**OBJECTIVE**
Reproduce only the lines of the material below that start at the line containing "pave_stones_left();" and stop at the line containing "if empty is". Keep both end lines.

**AVAILABLE DATA**
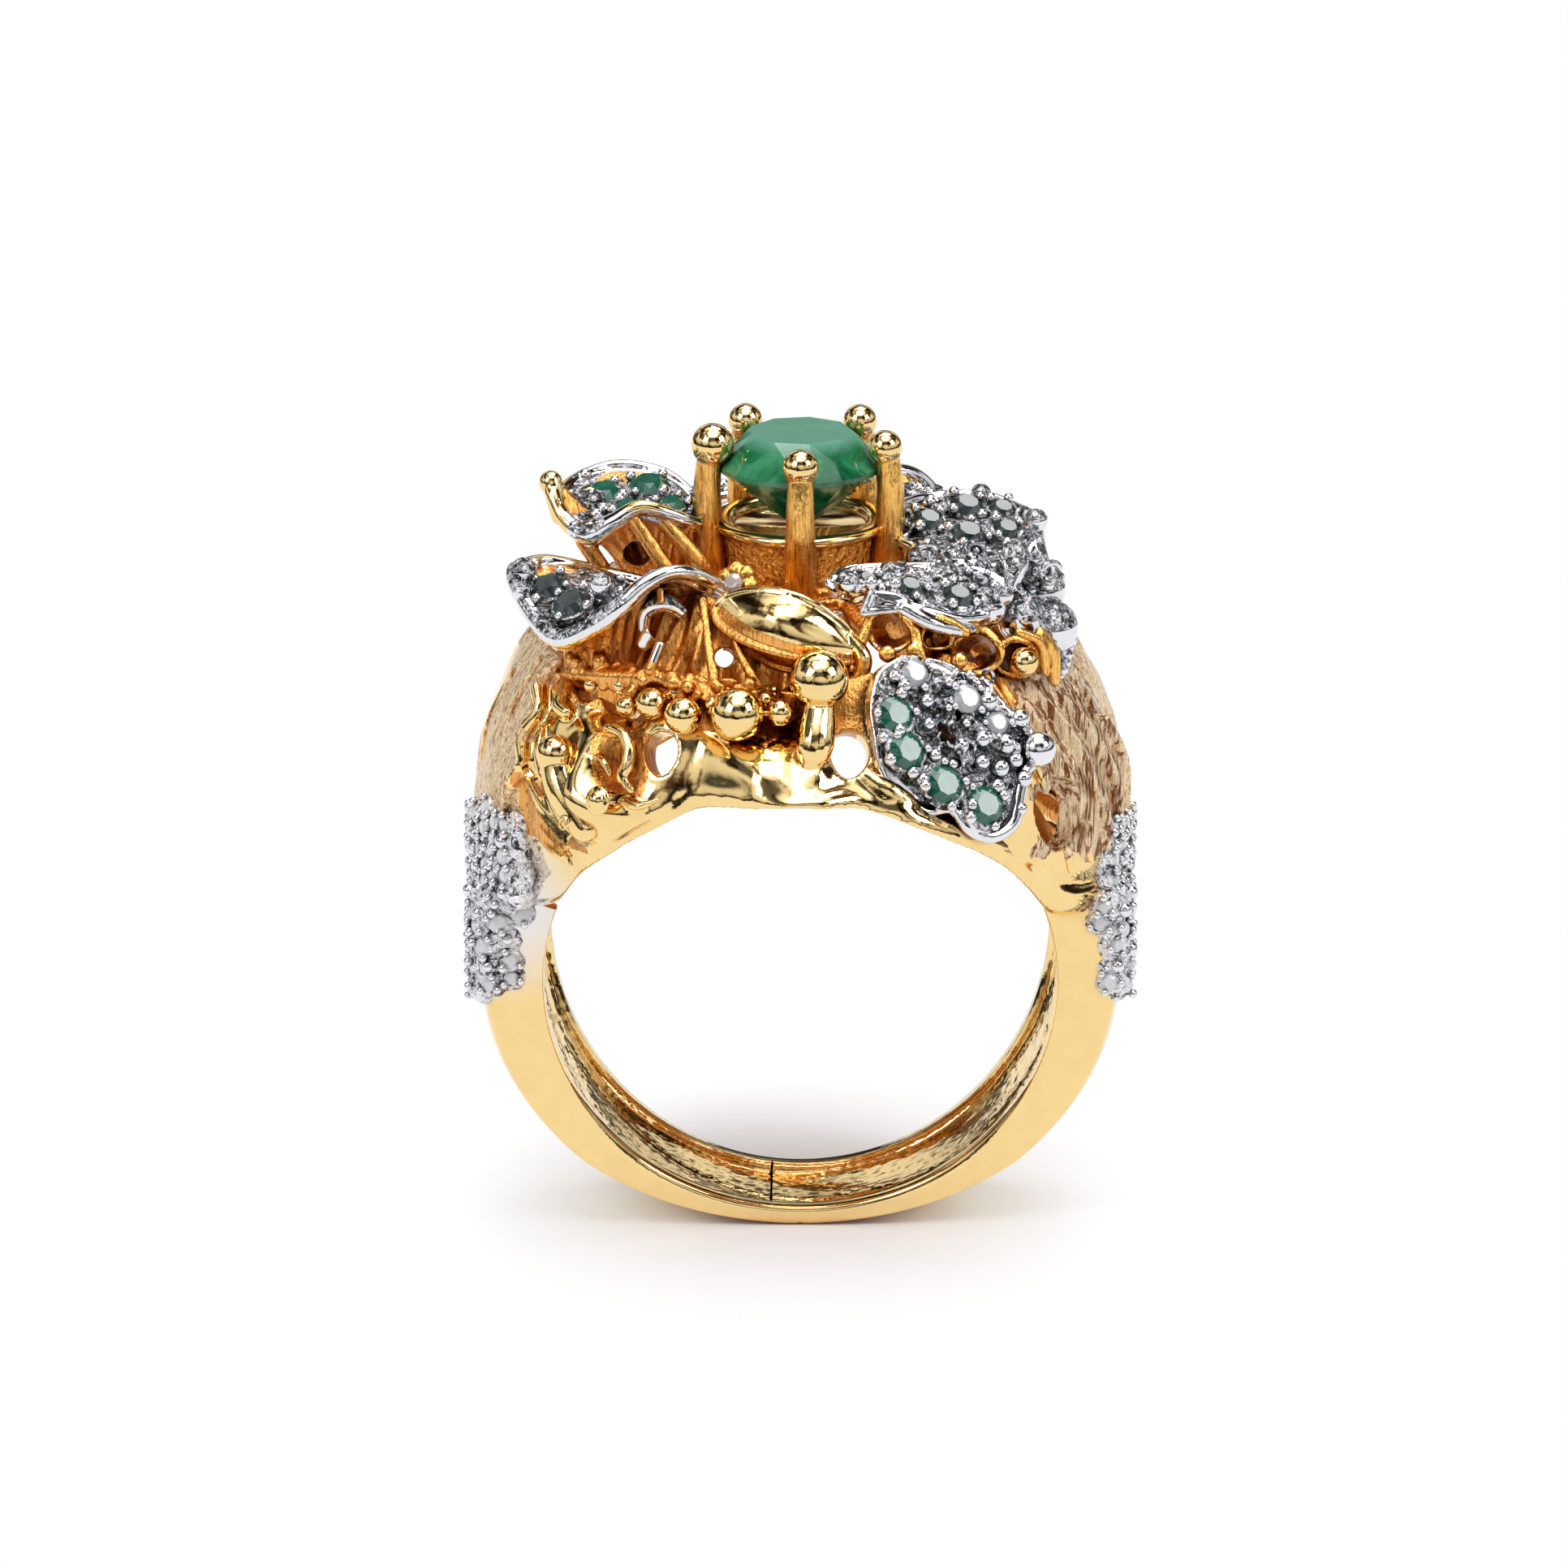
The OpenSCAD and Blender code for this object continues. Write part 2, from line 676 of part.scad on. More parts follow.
// An open scroll beside the front right leaf
module scroll_right() {
    color("gold") difference() {
        translate(spot(322, 0.78, 6.6)) rotate([0, 0, 322 + 90]) rotate([90, 0, 0]) {
            curl(1.5, 2, 0.5, 10, 170);
            translate([1.5, 0, 0]) sphere(d = 0.6 * ball_d);
        }
        dome_shell();
        struts();
        at_mid_right() linear_extrude(leaf_t, center = true) lobed(LMR);
        at_front_right() front_leaf_blank();
    }
}

// Balls along the wall's top edge: [direction, height over the edge, share of the ball size]
BERRIES = [[3.5, 0.95, 1.05], [-12, 0.04, 0.95], [-23, -0.12, 0.66], [-31, 0.2, 0.55],
    [-2.5, 0.12, 0.5]];
module berry_row(az) {
    for (b = BERRIES)
        translate(on_dome(az + b[0], asin((wall_top + b[1]) / dome_r), 0.1))
            sphere(d = b[2] * ball_d);
}
module berries_front() { color("gold") difference() { berry_row(270); leaf_front_right(); } }
module berries_back() {
    color("gold") difference() {
        berry_row(90);
        leaf_back();
        green_stones_back();
        beads_back();
    }
}

// A long polished knob with a rivet beside it
module knob_left_solid() {
    rod(on_dome(221, 22, 0.2), on_dome(226, 9, 0.1), 1.25, 0.8);
    translate(on_dome(221, 22, 0.2)) sphere(d = 1.35);
    translate(on_dome(232, 14, 0)) sphere(d = 0.85);
}
module knob_left() { color("gold") difference() { knob_left_solid(); shoulder_left(); } }

// A small round flower boss by the front claw, with one clear stone
boss_r = foot_r + 1.77;
module at_boss() {
    place([boss_r * cos(245), boss_r * sin(245), collar_z], 245, 62) children();
}
module boss_front() {
    color("gold") difference() {
        at_boss() difference() {
            union() {
                cylinder(r1 = 0.5, r2 = 0.85, h = 0.8);
                translate([0, 0, -2.1]) cylinder(r = 0.3, h = 2.2);
            }
            translate([0, 0, 0.75]) small_stone(small_stone_d);
        }
        strut_spider();
        basket_foot_hoop();
        all_claws();
    }
}
module boss_stone() {
    color("whitesmoke") at_boss() translate([0, 0, 0.75]) small_stone(small_stone_d);
}

// ---- Stone-set leaves on the outside of the shoulders ----

PAVE = [[0.5, 2.3, 1.4], [-0.6, 0.9, 1.7], [0.5, -0.6, 1.5], [0.1, -2.2, 1]];
PAVE_STONES = [for (i = [0:3]) for (s = [-1, 1])
    [0.1 + s * 0.62 + 0.35 * sin(90 * i), 2.4 - 1.45 * i]];
module at_pave(az) {
    translate([(bore_r + side_t) * (az > 90 ? -1 : 1), 0, 1.7])
        rotate([0, 0, az + 90]) rotate([90, 0, 0]) children();
}
module pave_leaf(az) {
    difference() {
        at_pave(az) difference() {
            linear_extrude(1.1, center = true) lobed(PAVE);
            translate([0, 0, 0.2]) stones(PAVE_STONES, small_stone_d);
        }
        band();
        dome_shell();
    }
}
module pave_stones(az) { at_pave(az) translate([0, 0, 0.2]) stones(PAVE_STONES, small_stone_d); }
module pave_leaf_left() { color("silver") pave_leaf(188); }
module pave_leaf_right() { color("silver") pave_leaf(-8); }
module pave_stones_left() { color("whitesmoke") pave_stones(188); }
module pave_stones_right() { color("whitesmoke") pave_stones(-8); }

shank_left();
shank_right();
bore_bridge();
shoulder_left();
shoulder_right();
gallery_front();
gallery_back();
strut_spider();
basket_foot_hoop();
basket_collar();
basket_top_hoop();
claw_front();
claw_right();
claw_back_right();
claw_back_left();
claw_left();
centre_stone();
petal_upper_left();
petal_lower_left();
petal_back_left();
petal_back_right();
leaf_upper_right();
leaf_mid_right();
leaf_front_right();
leaf_back();
cup_upper_left();
cup_lower_left();
cup_upper_right();
cup_mid_right();
cup_back_left();
cup_back_right();
scroll_front();
scroll_right();
scroll_back();
boss_front();
boss_stone();
berries_front();
berries_back();
knob_left();
pave_leaf_left();
pave_leaf_right();
pave_stones_left();
pave_stones_right();
green_stones_upper_left();
grey_stones_lower_left();
grey_stones_upper_right();
grey_stones_mid_right();
green_stones_front();
clear_stones_front();
green_stones_back_left();
grey_stones_back_right();
green_stones_back();
beads_upper_left();
beads_lower_left();
beads_upper_right();
beads_mid_right();
beads_front();
beads_back();
beads_back_left();
beads_back_right();
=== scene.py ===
"""Looks of the cocktail ring: cast gold and rhodium, cut stones, a pale studio floor.

Lengths are written in millimetres in the ring's own frame (finger along Y, stone up,
front towards -Y) and turned into metres when a mesh is made.
"""
import random
from math import (asin, atan2, copysign, cos, degrees, dist, exp, hypot, pi, radians,
                  sin, sqrt)

import bpy
import numpy as np
from mathutils import Matrix, Vector


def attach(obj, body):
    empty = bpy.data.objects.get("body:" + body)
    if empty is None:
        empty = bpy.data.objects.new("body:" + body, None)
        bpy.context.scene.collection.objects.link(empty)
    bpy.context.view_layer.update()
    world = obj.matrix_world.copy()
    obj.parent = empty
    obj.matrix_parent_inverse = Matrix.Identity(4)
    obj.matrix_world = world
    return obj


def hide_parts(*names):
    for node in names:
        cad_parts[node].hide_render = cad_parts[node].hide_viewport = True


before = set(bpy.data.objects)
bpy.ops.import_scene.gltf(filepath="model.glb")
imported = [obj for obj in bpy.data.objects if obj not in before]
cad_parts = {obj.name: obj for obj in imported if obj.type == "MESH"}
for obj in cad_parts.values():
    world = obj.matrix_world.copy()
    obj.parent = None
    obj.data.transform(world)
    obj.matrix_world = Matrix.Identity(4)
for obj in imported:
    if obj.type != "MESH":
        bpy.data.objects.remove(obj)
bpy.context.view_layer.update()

MM = 0.001

# ---- Driving sizes, as in the CAD source ----
BORE_R = 8.65
DOME_R = 11.05
DOME_Z = 5.0
BAND_T = 0.64
SIDE_T = 2.25
BAND_HALF = 2.45
SIDE_HALF = 3.9
GIRDLE_R = 2.78
GIRDLE_Z = 17.15
CLAW_AZ = {"claw_front": 270, "claw_right": 340, "claw_back_right": 48,
           "claw_back_left": 128, "claw_left": 193}

# ---- Small geometry helpers ----


def polar(az, r, z):
    """The point at direction az (degrees) and distance r from the head's axis."""
    a = radians(az)
    return np.array([r * cos(a), r * sin(a), z])


def dome(az, el, out=0.0):
    """A point on the head's dome at direction az and elevation el, standing out by out."""
    e = radians(el)
    r = DOME_R + out
    return polar(az, r * cos(e), DOME_Z + r * sin(e))


def unit(v):
    """The vector at length one."""
    v = np.asarray(v, float)
    return v / max(np.linalg.norm(v), 1e-9)


def basis(origin, out, up):
    """A 4x4 matrix whose z is out, whose y is up made square to it."""
    z = unit(out)
    x = unit(np.cross(up, z))
    y = np.cross(z, x)
    m = np.eye(4)
    m[:3, 0], m[:3, 1], m[:3, 2], m[:3, 3] = x, y, z, origin
    return m


def wall_frame(az, el, out=0.0):
    """Local frame on the dome: x to the viewer's right, y up the wall, z outward."""
    p = dome(az, el, out)
    return basis(p, p - np.array([0, 0, DOME_Z]), (0, 0, 1))


def moved(part, m):
    """A (points, faces) part carried by a 4x4 matrix."""
    pts, faces = part
    return pts @ m[:3, :3].T + m[:3, 3], faces


def joined(parts):
    """Several parts as one."""
    pts, faces, n = [], [], 0
    for p, f in parts:
        pts.append(p)
        faces += [[i + n for i in face] for face in f]
        n += len(p)
    return np.vstack(pts), faces


def grid(points, wrap_u=False, wrap_v=False, caps=False):
    """Faces over an array of points with shape (u, v, 3)."""
    nu, nv = points.shape[:2]
    faces = []
    for i in range(nu if wrap_u else nu - 1):
        for j in range(nv if wrap_v else nv - 1):
            a, b = i, (i + 1) % nu
            c, d = j, (j + 1) % nv
            faces.append([a * nv + c, a * nv + d, b * nv + d, b * nv + c])
    if caps:
        faces.append([j for j in range(nv)][::-1])
        faces.append([(nu - 1) * nv + j for j in range(nv)])
    return points.reshape(-1, 3), faces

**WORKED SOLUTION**
pave_stones_left();
pave_stones_right();
green_stones_upper_left();
grey_stones_lower_left();
grey_stones_upper_right();
grey_stones_mid_right();
green_stones_front();
clear_stones_front();
green_stones_back_left();
grey_stones_back_right();
green_stones_back();
beads_upper_left();
beads_lower_left();
beads_upper_right();
beads_mid_right();
beads_front();
beads_back();
beads_back_left();
beads_back_right();
=== scene.py ===
"""Looks of the cocktail ring: cast gold and rhodium, cut stones, a pale studio floor.

Lengths are written in millimetres in the ring's own frame (finger along Y, stone up,
front towards -Y) and turned into metres when a mesh is made.
"""
import random
from math import (asin, atan2, copysign, cos, degrees, dist, exp, hypot, pi, radians,
                  sin, sqrt)

import bpy
import numpy as np
from mathutils import Matrix, Vector


def attach(obj, body):
    empty = bpy.data.objects.get("body:" + body)
    if empty is None:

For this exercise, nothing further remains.